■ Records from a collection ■
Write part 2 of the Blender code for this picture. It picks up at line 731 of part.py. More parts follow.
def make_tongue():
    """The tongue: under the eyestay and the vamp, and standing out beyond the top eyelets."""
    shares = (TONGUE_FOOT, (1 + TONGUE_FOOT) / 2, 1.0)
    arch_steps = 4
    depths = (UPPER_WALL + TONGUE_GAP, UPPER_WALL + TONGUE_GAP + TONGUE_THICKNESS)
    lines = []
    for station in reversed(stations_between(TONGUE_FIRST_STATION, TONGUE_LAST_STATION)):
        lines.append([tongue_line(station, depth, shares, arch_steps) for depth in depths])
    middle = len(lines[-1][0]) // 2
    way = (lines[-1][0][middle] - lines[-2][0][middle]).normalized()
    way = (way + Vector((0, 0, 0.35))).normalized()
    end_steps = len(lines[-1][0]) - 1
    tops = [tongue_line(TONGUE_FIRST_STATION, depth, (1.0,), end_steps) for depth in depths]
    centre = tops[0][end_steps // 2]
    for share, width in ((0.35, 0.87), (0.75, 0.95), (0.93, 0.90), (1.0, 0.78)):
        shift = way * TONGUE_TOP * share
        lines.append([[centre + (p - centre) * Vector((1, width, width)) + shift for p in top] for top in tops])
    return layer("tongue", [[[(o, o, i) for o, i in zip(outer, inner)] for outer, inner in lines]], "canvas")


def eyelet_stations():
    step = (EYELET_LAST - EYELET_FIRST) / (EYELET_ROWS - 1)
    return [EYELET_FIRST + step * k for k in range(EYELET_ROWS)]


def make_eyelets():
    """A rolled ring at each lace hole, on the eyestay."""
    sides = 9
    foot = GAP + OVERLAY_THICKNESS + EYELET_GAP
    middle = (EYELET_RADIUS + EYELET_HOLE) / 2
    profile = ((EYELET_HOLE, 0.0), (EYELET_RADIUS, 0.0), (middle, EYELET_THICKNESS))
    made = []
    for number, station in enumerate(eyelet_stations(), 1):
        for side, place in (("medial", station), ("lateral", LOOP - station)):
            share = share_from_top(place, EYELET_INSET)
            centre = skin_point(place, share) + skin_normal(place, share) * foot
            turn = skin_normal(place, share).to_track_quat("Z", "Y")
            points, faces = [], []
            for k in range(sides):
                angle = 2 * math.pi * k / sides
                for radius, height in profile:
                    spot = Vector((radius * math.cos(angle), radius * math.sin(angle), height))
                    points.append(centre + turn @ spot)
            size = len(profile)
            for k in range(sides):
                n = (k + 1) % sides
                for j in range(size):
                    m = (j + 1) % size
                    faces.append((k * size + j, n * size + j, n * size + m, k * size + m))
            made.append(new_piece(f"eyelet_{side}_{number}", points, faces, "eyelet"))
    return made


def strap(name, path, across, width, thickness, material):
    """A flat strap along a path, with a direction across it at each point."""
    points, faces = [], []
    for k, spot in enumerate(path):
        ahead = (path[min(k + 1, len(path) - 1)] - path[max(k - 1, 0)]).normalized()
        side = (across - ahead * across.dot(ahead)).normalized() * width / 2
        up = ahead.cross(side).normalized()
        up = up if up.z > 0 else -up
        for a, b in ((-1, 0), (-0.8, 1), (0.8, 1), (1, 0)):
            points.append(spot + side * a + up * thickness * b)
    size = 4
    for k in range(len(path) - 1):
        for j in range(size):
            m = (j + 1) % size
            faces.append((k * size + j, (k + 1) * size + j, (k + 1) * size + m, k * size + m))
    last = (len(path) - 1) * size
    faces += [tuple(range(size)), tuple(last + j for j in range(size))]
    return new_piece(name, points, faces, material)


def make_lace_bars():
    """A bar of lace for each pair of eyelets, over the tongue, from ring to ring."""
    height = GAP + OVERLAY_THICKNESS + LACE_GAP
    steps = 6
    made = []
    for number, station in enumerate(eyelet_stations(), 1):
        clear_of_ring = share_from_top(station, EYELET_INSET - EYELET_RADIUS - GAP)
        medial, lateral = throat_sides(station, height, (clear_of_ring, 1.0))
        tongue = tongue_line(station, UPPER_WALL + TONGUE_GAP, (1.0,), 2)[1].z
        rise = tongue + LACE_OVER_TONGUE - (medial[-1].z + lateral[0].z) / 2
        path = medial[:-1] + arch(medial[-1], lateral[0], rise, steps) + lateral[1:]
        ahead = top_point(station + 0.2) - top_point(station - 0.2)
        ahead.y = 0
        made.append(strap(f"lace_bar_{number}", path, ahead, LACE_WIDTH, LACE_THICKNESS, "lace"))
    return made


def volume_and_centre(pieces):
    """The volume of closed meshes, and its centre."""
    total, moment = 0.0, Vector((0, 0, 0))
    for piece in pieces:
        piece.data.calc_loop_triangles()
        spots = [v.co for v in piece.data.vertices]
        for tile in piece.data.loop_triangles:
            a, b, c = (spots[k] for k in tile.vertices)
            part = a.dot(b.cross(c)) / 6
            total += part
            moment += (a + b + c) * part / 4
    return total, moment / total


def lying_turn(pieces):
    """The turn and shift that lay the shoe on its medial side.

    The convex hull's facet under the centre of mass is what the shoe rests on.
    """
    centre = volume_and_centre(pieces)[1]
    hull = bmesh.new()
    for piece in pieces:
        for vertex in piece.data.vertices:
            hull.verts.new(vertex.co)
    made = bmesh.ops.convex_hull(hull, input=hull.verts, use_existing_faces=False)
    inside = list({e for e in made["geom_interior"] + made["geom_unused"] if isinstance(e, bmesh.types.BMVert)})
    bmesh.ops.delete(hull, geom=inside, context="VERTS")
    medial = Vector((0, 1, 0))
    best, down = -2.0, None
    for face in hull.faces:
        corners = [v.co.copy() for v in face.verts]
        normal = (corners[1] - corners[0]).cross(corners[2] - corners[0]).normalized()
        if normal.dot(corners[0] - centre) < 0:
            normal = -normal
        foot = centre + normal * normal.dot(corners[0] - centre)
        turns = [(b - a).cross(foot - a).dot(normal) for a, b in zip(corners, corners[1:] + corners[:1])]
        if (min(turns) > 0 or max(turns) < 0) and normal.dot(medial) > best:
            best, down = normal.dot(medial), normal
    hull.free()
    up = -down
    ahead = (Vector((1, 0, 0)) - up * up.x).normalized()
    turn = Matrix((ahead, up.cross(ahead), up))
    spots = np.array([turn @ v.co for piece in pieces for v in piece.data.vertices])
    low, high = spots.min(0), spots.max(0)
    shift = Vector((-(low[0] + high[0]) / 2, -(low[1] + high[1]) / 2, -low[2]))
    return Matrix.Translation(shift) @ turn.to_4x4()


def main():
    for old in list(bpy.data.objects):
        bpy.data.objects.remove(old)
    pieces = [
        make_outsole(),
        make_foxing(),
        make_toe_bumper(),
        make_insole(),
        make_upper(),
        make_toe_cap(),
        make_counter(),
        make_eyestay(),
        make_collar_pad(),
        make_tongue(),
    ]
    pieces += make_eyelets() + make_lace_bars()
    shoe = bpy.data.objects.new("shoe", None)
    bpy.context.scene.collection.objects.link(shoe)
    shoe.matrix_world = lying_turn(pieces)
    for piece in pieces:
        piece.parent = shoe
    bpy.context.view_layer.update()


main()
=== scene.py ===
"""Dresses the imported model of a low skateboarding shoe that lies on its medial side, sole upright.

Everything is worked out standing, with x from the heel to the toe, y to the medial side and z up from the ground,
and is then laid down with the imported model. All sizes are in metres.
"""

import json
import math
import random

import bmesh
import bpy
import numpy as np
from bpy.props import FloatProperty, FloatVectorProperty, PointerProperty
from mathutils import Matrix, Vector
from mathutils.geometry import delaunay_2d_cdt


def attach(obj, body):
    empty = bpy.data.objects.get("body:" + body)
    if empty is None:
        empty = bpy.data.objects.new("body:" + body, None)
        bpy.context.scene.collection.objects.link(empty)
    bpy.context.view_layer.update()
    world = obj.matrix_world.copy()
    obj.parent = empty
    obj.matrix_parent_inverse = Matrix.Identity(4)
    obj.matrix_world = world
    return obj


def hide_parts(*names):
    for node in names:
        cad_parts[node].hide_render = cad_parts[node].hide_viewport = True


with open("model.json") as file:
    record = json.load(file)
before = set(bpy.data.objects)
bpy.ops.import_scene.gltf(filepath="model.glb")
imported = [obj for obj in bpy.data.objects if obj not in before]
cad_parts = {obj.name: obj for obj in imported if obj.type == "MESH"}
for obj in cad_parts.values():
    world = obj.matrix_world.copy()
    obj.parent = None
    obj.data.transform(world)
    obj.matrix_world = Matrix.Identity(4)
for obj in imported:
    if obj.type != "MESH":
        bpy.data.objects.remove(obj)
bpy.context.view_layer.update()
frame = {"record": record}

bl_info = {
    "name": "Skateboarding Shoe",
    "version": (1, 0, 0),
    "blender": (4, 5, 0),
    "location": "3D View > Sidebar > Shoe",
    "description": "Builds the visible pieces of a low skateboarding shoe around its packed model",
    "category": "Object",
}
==
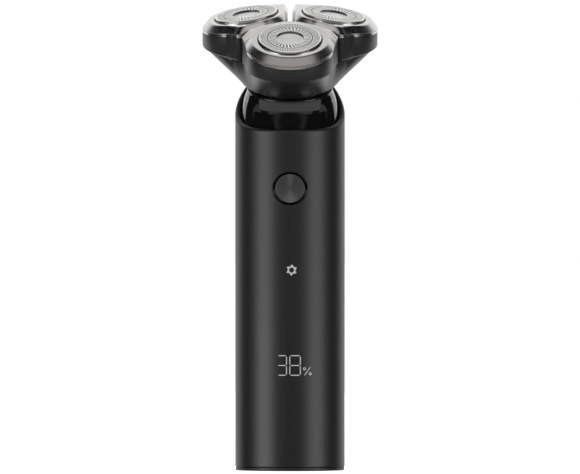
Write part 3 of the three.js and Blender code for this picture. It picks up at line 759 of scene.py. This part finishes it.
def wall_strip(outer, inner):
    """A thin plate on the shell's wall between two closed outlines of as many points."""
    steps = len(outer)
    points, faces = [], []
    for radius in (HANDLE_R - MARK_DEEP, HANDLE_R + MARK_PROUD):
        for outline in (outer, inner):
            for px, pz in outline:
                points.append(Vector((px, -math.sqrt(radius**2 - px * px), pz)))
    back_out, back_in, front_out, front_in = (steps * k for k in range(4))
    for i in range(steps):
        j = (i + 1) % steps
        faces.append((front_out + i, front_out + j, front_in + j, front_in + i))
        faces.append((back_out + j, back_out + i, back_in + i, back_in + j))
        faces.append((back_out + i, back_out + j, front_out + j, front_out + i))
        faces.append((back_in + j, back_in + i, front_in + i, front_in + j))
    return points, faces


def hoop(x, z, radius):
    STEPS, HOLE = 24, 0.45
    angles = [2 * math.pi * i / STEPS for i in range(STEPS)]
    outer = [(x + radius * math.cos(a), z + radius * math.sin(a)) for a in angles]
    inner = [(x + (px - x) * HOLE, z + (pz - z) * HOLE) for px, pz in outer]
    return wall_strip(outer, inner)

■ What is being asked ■
Exactly those lines that run from the line with "pieces += make_eyelets()" through the line with "obj.matrix_world = world" are to be reproduced; both end lines belong to the range.

■ Solution to this task ■
    pieces += make_eyelets() + make_lace_bars()
    shoe = bpy.data.objects.new("shoe", None)
    bpy.context.scene.collection.objects.link(shoe)
    shoe.matrix_world = lying_turn(pieces)
    for piece in pieces:
        piece.parent = shoe
    bpy.context.view_layer.update()


main()
=== scene.py ===
"""Dresses the imported model of a low skateboarding shoe that lies on its medial side, sole upright.

Everything is worked out standing, with x from the heel to the toe, y to the medial side and z up from the ground,
and is then laid down with the imported model. All sizes are in metres.
"""

import json
import math
import random

import bmesh
import bpy
import numpy as np
from bpy.props import FloatProperty, FloatVectorProperty, PointerProperty
from mathutils import Matrix, Vector
from mathutils.geometry import delaunay_2d_cdt


def attach(obj, body):
    empty = bpy.data.objects.get("body:" + body)
    if empty is None:
        empty = bpy.data.objects.new("body:" + body, None)
        bpy.context.scene.collection.objects.link(empty)
    bpy.context.view_layer.update()
    world = obj.matrix_world.copy()
    obj.parent = empty
    obj.matrix_parent_inverse = Matrix.Identity(4)
    obj.matrix_world = world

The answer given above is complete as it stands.